TASK TO CARRY OUT »
Find the string "scene" in the data, then copy every line where it is found.

— BEGIN EXCERPTED DATA —

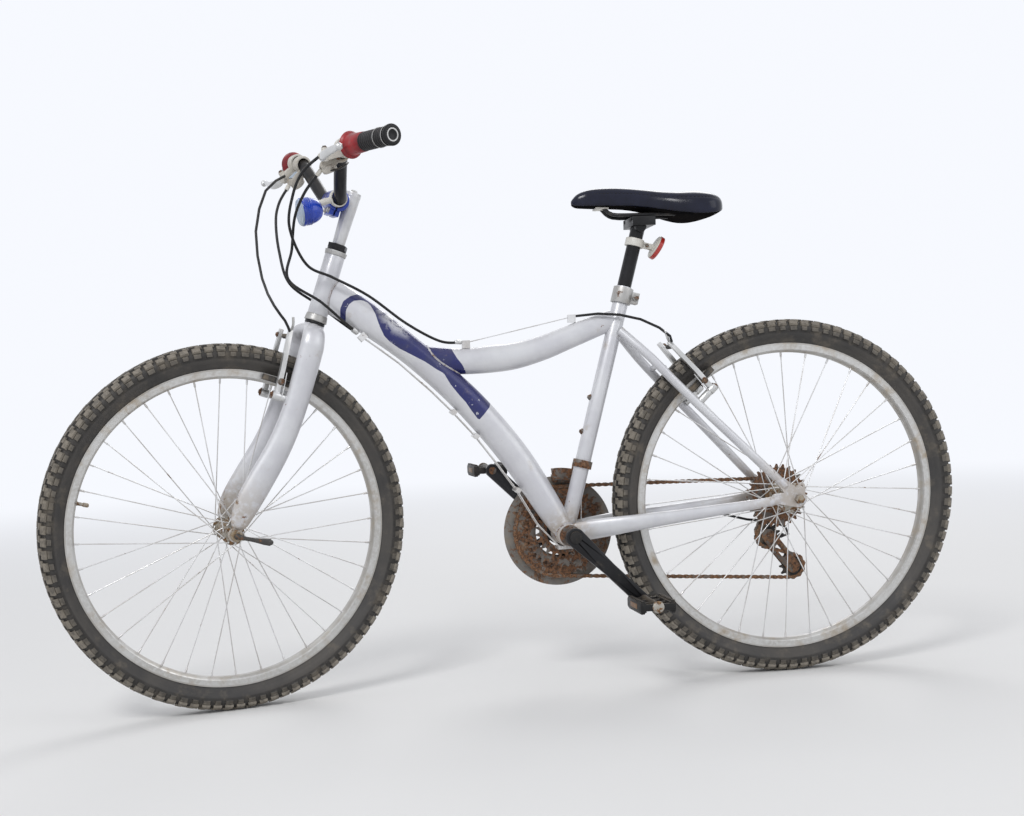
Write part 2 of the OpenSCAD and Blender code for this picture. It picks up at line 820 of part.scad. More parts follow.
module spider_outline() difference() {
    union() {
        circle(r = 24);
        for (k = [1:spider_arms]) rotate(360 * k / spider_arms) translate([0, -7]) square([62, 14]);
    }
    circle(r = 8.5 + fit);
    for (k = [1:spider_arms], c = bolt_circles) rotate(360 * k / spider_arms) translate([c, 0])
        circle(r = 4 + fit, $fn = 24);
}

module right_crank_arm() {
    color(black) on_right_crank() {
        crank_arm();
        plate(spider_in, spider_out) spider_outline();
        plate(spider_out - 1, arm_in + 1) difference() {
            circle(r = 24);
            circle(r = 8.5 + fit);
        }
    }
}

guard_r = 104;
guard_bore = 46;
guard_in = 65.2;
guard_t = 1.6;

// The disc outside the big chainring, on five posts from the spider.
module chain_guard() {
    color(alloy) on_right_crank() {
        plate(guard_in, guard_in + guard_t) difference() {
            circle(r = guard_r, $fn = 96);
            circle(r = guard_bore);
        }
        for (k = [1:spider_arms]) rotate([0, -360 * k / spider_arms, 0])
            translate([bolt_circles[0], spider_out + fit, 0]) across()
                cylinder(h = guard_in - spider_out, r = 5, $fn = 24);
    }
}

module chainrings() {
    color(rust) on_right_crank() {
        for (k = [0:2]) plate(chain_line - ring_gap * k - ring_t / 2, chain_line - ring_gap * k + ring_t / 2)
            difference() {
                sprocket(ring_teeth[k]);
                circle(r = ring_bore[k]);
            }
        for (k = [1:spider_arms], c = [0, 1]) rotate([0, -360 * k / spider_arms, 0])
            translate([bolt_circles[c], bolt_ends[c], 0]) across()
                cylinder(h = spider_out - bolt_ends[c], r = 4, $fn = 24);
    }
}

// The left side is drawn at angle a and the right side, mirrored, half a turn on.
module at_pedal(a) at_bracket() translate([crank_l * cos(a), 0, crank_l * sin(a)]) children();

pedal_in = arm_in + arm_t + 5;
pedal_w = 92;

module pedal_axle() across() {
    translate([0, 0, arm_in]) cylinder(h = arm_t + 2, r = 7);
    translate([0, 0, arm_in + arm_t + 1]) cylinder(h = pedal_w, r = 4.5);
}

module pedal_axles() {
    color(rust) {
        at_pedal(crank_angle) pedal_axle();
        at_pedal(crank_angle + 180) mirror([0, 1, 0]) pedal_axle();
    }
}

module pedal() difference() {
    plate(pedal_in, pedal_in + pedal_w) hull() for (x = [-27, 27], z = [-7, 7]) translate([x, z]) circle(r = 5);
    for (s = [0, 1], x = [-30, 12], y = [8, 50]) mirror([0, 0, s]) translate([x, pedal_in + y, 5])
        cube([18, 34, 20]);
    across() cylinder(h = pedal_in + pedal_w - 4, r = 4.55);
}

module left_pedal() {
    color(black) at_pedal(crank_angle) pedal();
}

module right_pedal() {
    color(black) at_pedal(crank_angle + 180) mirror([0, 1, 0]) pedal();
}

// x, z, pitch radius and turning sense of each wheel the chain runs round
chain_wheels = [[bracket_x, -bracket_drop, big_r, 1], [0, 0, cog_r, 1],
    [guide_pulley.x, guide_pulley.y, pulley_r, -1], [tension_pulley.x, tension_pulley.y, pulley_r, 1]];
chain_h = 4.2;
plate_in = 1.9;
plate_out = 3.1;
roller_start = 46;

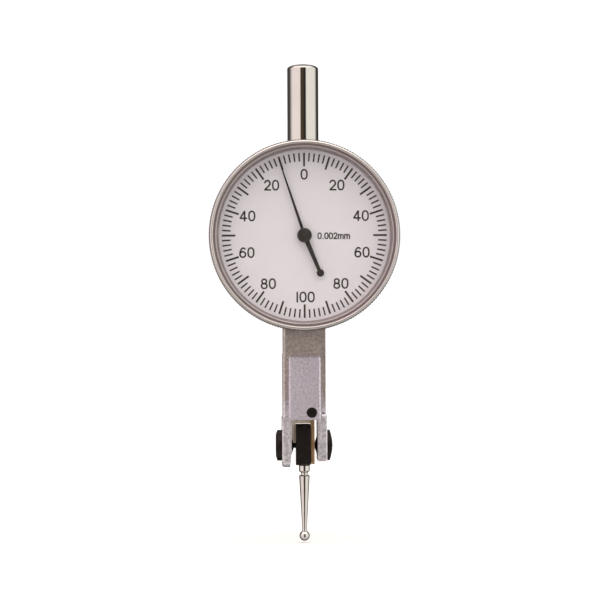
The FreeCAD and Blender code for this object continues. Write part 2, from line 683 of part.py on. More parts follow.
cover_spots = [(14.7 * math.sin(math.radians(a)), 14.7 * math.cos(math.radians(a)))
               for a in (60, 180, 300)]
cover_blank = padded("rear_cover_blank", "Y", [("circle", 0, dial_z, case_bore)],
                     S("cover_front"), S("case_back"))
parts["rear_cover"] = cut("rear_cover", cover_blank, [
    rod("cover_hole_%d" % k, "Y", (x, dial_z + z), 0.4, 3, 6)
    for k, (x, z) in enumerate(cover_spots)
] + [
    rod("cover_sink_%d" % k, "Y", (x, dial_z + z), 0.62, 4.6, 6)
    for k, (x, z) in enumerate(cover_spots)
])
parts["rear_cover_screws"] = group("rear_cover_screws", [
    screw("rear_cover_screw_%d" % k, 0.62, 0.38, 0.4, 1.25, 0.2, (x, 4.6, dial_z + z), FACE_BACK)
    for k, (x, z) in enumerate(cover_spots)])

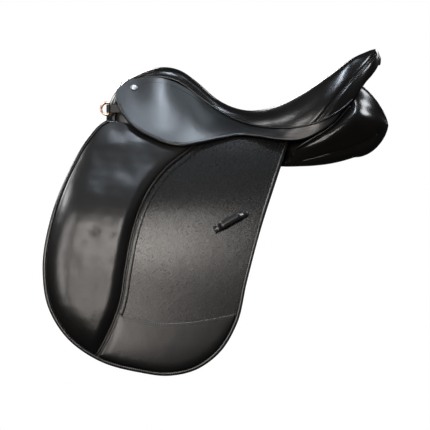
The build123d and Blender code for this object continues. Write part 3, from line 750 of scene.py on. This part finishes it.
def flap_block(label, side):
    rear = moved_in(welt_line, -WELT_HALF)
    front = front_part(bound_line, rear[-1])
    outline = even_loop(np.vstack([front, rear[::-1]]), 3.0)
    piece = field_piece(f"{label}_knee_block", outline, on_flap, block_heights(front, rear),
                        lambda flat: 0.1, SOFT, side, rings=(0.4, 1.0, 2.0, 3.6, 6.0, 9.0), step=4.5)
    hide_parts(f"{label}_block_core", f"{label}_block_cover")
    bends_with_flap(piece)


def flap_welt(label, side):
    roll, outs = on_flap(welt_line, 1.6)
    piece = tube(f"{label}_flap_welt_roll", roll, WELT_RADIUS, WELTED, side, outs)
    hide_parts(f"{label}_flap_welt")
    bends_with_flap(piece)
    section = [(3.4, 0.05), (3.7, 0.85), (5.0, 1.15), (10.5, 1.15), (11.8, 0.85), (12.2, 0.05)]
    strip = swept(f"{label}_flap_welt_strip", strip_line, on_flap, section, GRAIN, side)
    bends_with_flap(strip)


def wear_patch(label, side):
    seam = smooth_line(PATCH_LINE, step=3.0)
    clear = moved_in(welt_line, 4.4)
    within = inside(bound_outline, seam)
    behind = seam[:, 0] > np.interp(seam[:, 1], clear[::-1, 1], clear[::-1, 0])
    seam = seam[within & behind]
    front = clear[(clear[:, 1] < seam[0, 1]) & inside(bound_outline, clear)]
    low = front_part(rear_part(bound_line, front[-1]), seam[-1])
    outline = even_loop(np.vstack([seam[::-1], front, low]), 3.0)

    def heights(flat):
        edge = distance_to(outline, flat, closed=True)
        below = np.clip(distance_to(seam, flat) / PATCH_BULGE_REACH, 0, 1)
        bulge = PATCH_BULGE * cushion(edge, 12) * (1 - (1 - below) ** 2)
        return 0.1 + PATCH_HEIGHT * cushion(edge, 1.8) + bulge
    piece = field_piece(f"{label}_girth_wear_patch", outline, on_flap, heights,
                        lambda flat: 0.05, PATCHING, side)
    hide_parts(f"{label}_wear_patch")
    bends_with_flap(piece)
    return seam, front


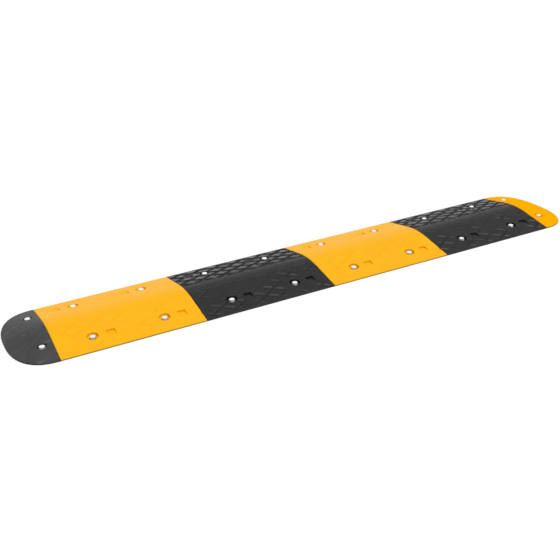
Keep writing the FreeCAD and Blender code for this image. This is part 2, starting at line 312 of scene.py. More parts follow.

— END EXCERPTED DATA —

FULL OUTPUT »
The build123d and Blender code for this object continues. Write part 3, from line 750 of scene.py on. This part finishes it.
Keep writing the FreeCAD and Blender code for this image. This is part 2, starting at line 312 of scene.py. More parts follow.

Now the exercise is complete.